NDR platforms can provide visibility into encrypted sessions by analyzing:

  • Session behavior

  • Traffic timing and volumes

  • Protocol anomalies

This allows detection without breaking encryption at scale.

11. Automate Security Controls and Response

Hybrid cloud networks change constantly. Manual processes cannot keep up with:

  • Auto-scaling workloads

  • Dynamic IP addressing

  • Rapid environment provisioning

Security teams should:

  • Automate network policy deployment through infrastructure-as-code

  • Integrate detection tools with SOAR and ticketing systems

  • Automate containment actions such as blocking traffic, isolating subnets, or revoking connectivity

Automation reduces response time and minimizes human error during incidents.

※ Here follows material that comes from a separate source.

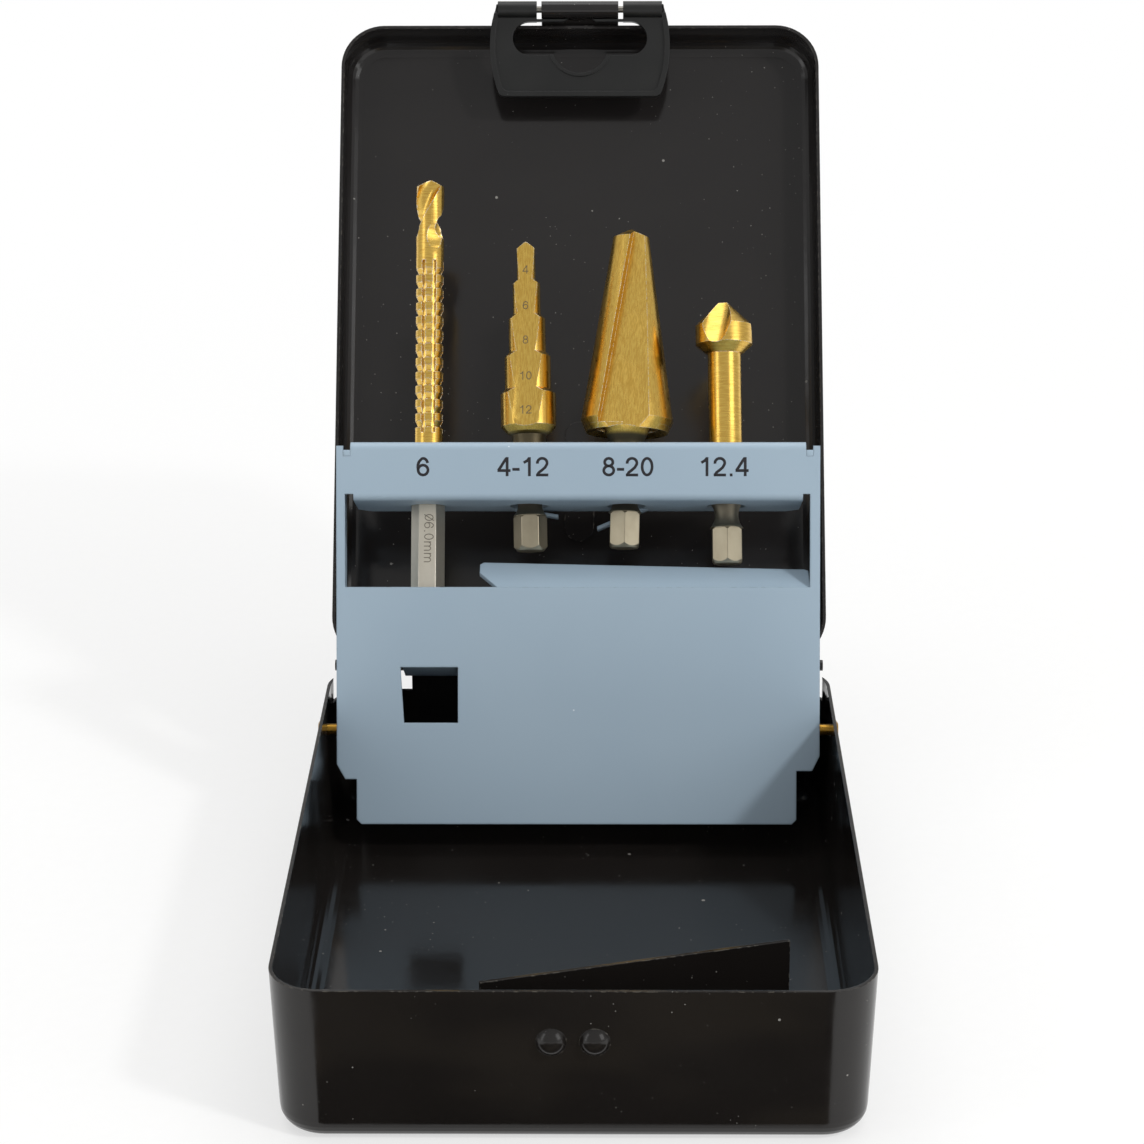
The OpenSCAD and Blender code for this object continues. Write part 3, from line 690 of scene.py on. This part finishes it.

12. Continuously Test and Validate Hybrid Network Defenses

A secure hybrid network today may be exposed tomorrow due to:

  • New cloud services

  • Changed routing paths

  • New peering relationships

  • New applications and APIs

Ongoing validation is essential:

  • Perform regular architecture reviews of hybrid connectivity

  • Test segmentation boundaries and access paths

  • Conduct threat modeling for cross-cloud attack scenarios

  • Simulate incidents involving lateral movement between cloud and on-prem environments

This ensures that detection, response, and containment processes actually work in real-world conditions.

Final Thoughts

Securing a hybrid cloud network environment requires more than deploying separate tools for cloud and on-prem infrastructure. It demands a unified strategy built around:

  • Zero Trust access

  • Consistent segmentation and policy enforcement

  • Centralized visibility

  • Continuous network-based detection

  • Strong identity governance

  • Automation and continuous validation

As hybrid architectures continue to grow in complexity, organizations that combine cloud-native security controls with robust Network Detection and Response will be far better positioned to detect advanced threats, limit lateral movement, and respond effectively—no matter where their workloads run.